▸ Task to complete
Give the data again, word for word.

▸ Recorded data
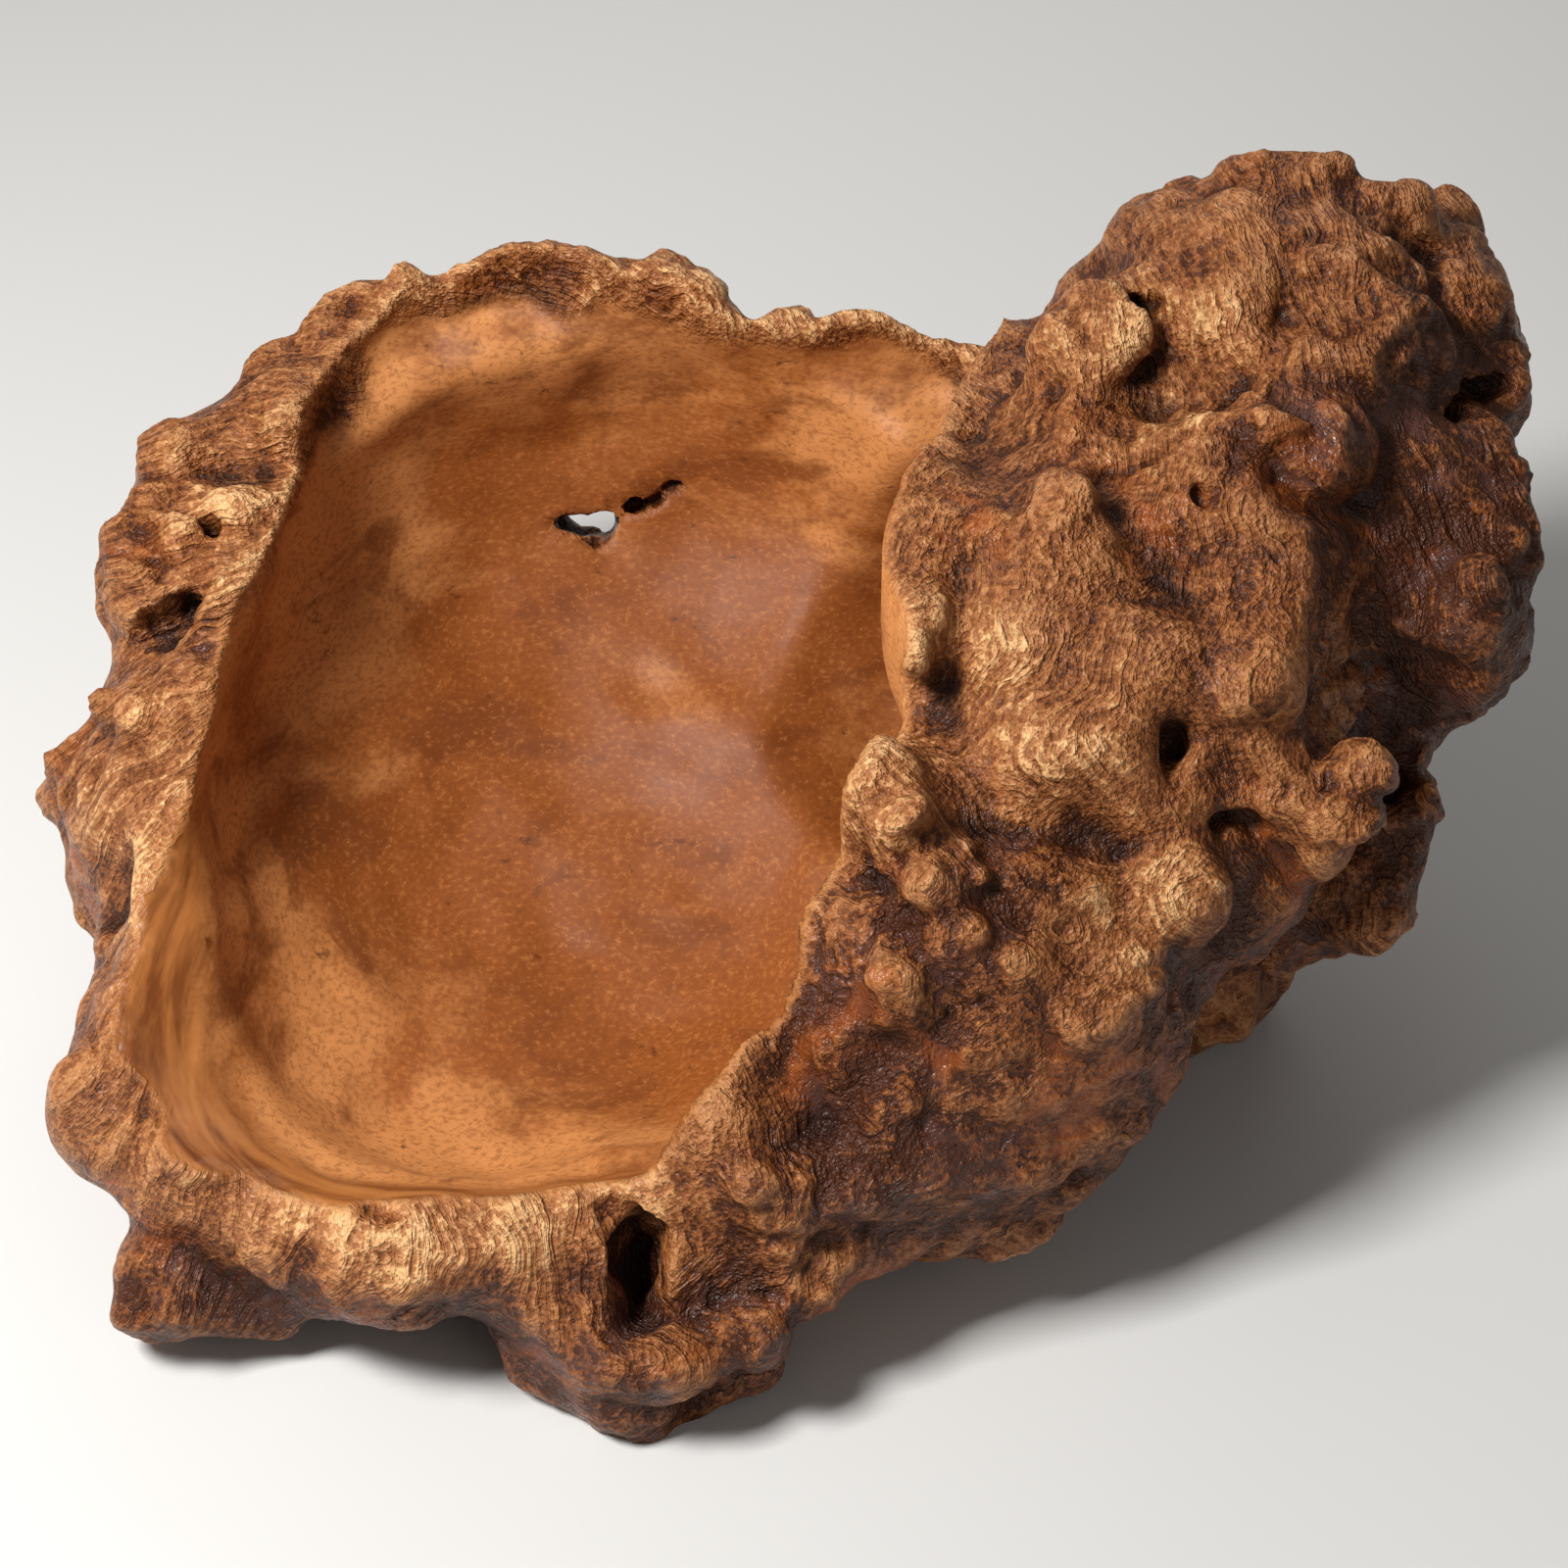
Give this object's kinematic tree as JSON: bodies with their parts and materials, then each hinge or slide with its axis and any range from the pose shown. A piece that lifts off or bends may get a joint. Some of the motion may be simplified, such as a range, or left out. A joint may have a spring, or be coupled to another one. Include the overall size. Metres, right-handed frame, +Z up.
{
  "type": "tree burl",
  "caption": "Gnarled tree burl hollowed into a deep bowl, its mouth sloping up to a thin back rim, with a rough wooden hood over the right side.",
  "frame": {"origin": "on the levelled resting face, at the middle of the outline in plan", "axes": "+X along the longest side, towards the hooded end; +Y towards the high back rim; +Z up"},
  "size_m": [0.6354, 0.4674, 0.338],
  "materials": {
    "burl_wood": "rough gnarled outside, smooth satin carved inside"
  },
  "bodies": {
    "root": {"burl": "burl_wood"}
  },
  "joints": []
}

▸ Solution to this exercise
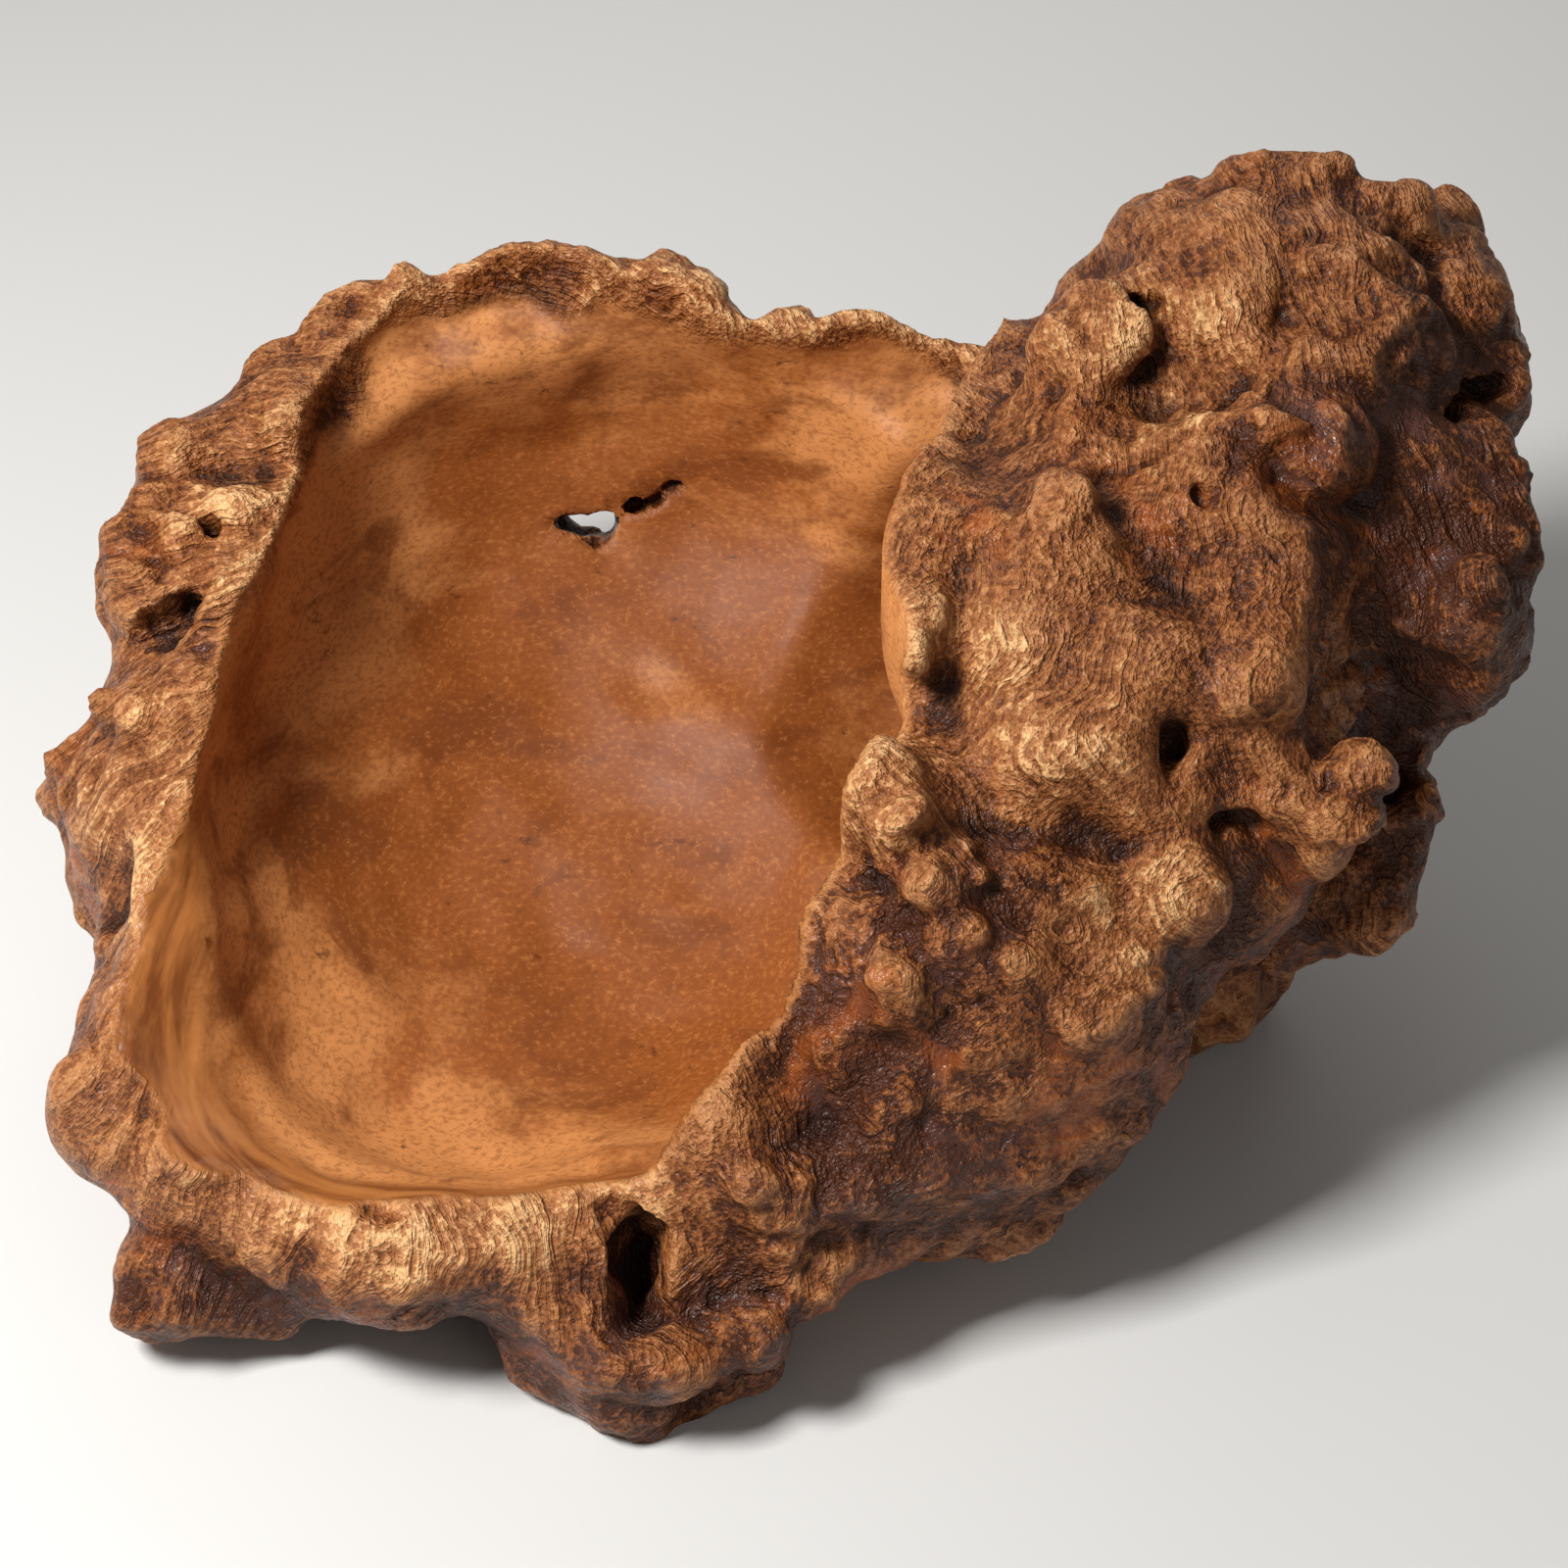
Give this object's kinematic tree as JSON: bodies with their parts and materials, then each hinge or slide with its axis and any range from the pose shown. A piece that lifts off or bends may get a joint. Some of the motion may be simplified, such as a range, or left out. A joint may have a spring, or be coupled to another one. Include the overall size. Metres, right-handed frame, +Z up.
{
  "type": "tree burl",
  "caption": "Gnarled tree burl hollowed into a deep bowl, its mouth sloping up to a thin back rim, with a rough wooden hood over the right side.",
  "frame": {"origin": "on the levelled resting face, at the middle of the outline in plan", "axes": "+X along the longest side, towards the hooded end; +Y towards the high back rim; +Z up"},
  "size_m": [0.6354, 0.4674, 0.338],
  "materials": {
    "burl_wood": "rough gnarled outside, smooth satin carved inside"
  },
  "bodies": {
    "root": {"burl": "burl_wood"}
  },
  "joints": []
}